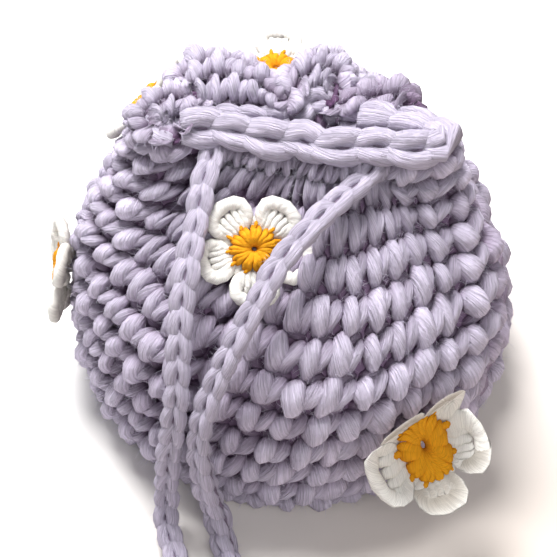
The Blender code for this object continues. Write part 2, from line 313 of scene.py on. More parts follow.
def pouch_grid():
    """Positions and outward normals of the pouch on a fine grid of azimuth and height."""
    turns = np.radians(GRID_AZIMUTHS)
    rim, rolled_rim = outlines_at(GRID_AZIMUTHS)
    circle = np.stack([np.cos(turns), np.sin(turns)], axis=1)
    layers = []
    for z in GRID_HEIGHTS:
        share = np.clip((z - HINGE_Z) / (NECK_Z - HINGE_Z), 0, 1) ** 2
        flat = circle * profile_radius(np.array(z)) * (1 - share) + rim * share
        flat = flat + circle * pleat_depth(z)[:, None]
        height = np.full(len(flat), z)
        if z > ROLL_START:
            along = min((z - ROLL_START) / ROLL_LENGTH, 1.0)
            aside = np.abs((GRID_AZIMUTHS - ROLL_MIDDLE + 180) % 360 - 180)
            part = np.clip((ROLL_HALF + ROLL_FADE - aside) / ROLL_FADE, 0, 1)
            if along < 1:
                inner = rim + (rolled_rim - rim) * along
            else:
                inner = layers[-1][:, :2]
            flat = flat * (1 - part[:, None]) + inner * part[:, None]
            crown = ROLL_RISE * math.sin(math.pi * along**ROLL_CROWN)
            top = ROLL_START + crown + ROLL_END_RISE * along
            height = z * (1 - part) + top * part
        layers.append(np.column_stack([flat, height]))
    grid = np.stack(layers, axis=1)
    around = np.roll(grid, -1, axis=0) - np.roll(grid, 1, axis=0)
    upward = np.gradient(grid, axis=1)
    normals = unit(np.cross(around, upward))
    for _ in range(2):
        normals = normals + np.roll(normals, 1, axis=0) + np.roll(normals, -1, axis=0)
        normals = unit(normals)
    return grid, normals


POUCH, POUCH_NORMALS = pouch_grid()


def on_pouch(azimuths, heights):
    """Positions and normals of the pouch's outer surface, for arrays of any shape."""
    a = np.asarray(azimuths) % 360
    b = (np.asarray(heights) - GRID_HEIGHTS[0]) / (GRID_HEIGHTS[1] - GRID_HEIGHTS[0])
    b = np.clip(b, 0, len(GRID_HEIGHTS) - 1.001)
    i = np.floor(a).astype(int)
    j = np.floor(b).astype(int)
    fa = (a - i)[..., None]
    fb = (b - j)[..., None]
    n = len(GRID_AZIMUTHS)
    found = []
    for table in (POUCH, POUCH_NORMALS):
        low = table[i % n, j] * (1 - fa) + table[(i + 1) % n, j] * fa
        high = table[i % n, j + 1] * (1 - fa) + table[(i + 1) % n, j + 1] * fa
        found.append(low * (1 - fb) + high * fb)
    return found[0], unit(found[1])


BASE_Z = 0.0026
BASE_OVERHANG = 0.001


def on_base(azimuths, inward):
    """The underside: inward is the distance from the foot of the wall towards the middle."""
    turns = np.radians(azimuths)
    radius = np.maximum(FOOT_RADIUS + BASE_OVERHANG - inward, 0.0002)
    height = np.full_like(radius, BASE_Z)
    points = np.stack([radius * np.cos(turns), radius * np.sin(turns), height], axis=-1)
    normals = np.zeros_like(points)
    normals[..., 2] = -1
    return points, normals


# ---------- meshes from strands


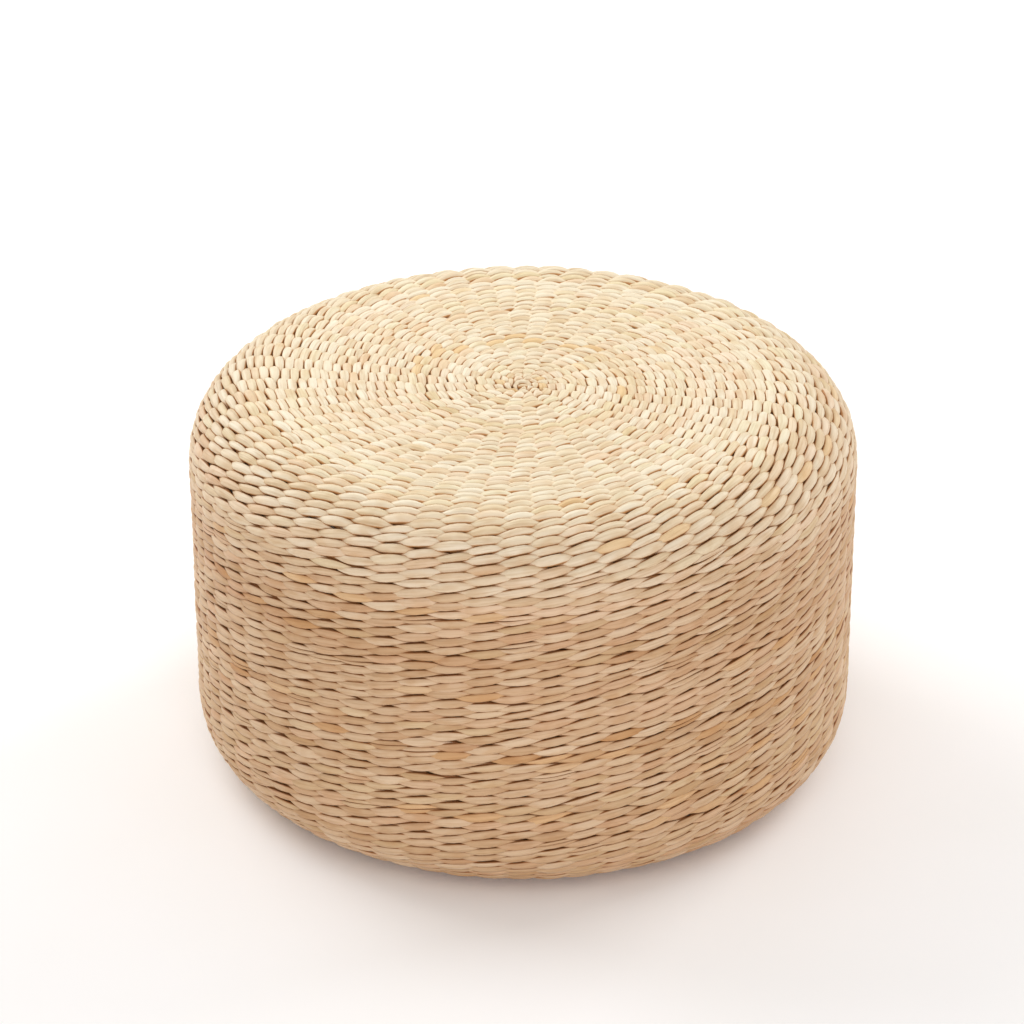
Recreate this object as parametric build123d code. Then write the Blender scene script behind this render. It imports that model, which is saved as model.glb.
+++
● Work to do
Quote the records above exactly, from the first line through the line containing "POUCH, POUCH_NORMALS = pouch_grid()", and nothing more.

● Problem solution
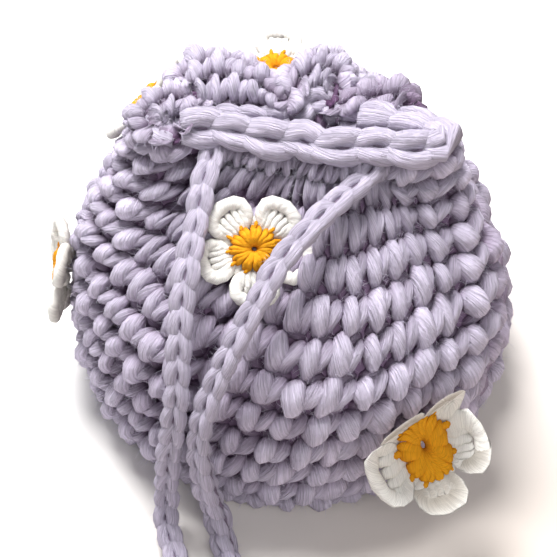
The Blender code for this object continues. Write part 2, from line 313 of scene.py on. More parts follow.
def pouch_grid():
    """Positions and outward normals of the pouch on a fine grid of azimuth and height."""
    turns = np.radians(GRID_AZIMUTHS)
    rim, rolled_rim = outlines_at(GRID_AZIMUTHS)
    circle = np.stack([np.cos(turns), np.sin(turns)], axis=1)
    layers = []
    for z in GRID_HEIGHTS:
        share = np.clip((z - HINGE_Z) / (NECK_Z - HINGE_Z), 0, 1) ** 2
        flat = circle * profile_radius(np.array(z)) * (1 - share) + rim * share
        flat = flat + circle * pleat_depth(z)[:, None]
        height = np.full(len(flat), z)
        if z > ROLL_START:
            along = min((z - ROLL_START) / ROLL_LENGTH, 1.0)
            aside = np.abs((GRID_AZIMUTHS - ROLL_MIDDLE + 180) % 360 - 180)
            part = np.clip((ROLL_HALF + ROLL_FADE - aside) / ROLL_FADE, 0, 1)
            if along < 1:
                inner = rim + (rolled_rim - rim) * along
            else:
                inner = layers[-1][:, :2]
            flat = flat * (1 - part[:, None]) + inner * part[:, None]
            crown = ROLL_RISE * math.sin(math.pi * along**ROLL_CROWN)
            top = ROLL_START + crown + ROLL_END_RISE * along
            height = z * (1 - part) + top * part
        layers.append(np.column_stack([flat, height]))
    grid = np.stack(layers, axis=1)
    around = np.roll(grid, -1, axis=0) - np.roll(grid, 1, axis=0)
    upward = np.gradient(grid, axis=1)
    normals = unit(np.cross(around, upward))
    for _ in range(2):
        normals = normals + np.roll(normals, 1, axis=0) + np.roll(normals, -1, axis=0)
        normals = unit(normals)
    return grid, normals


POUCH, POUCH_NORMALS = pouch_grid()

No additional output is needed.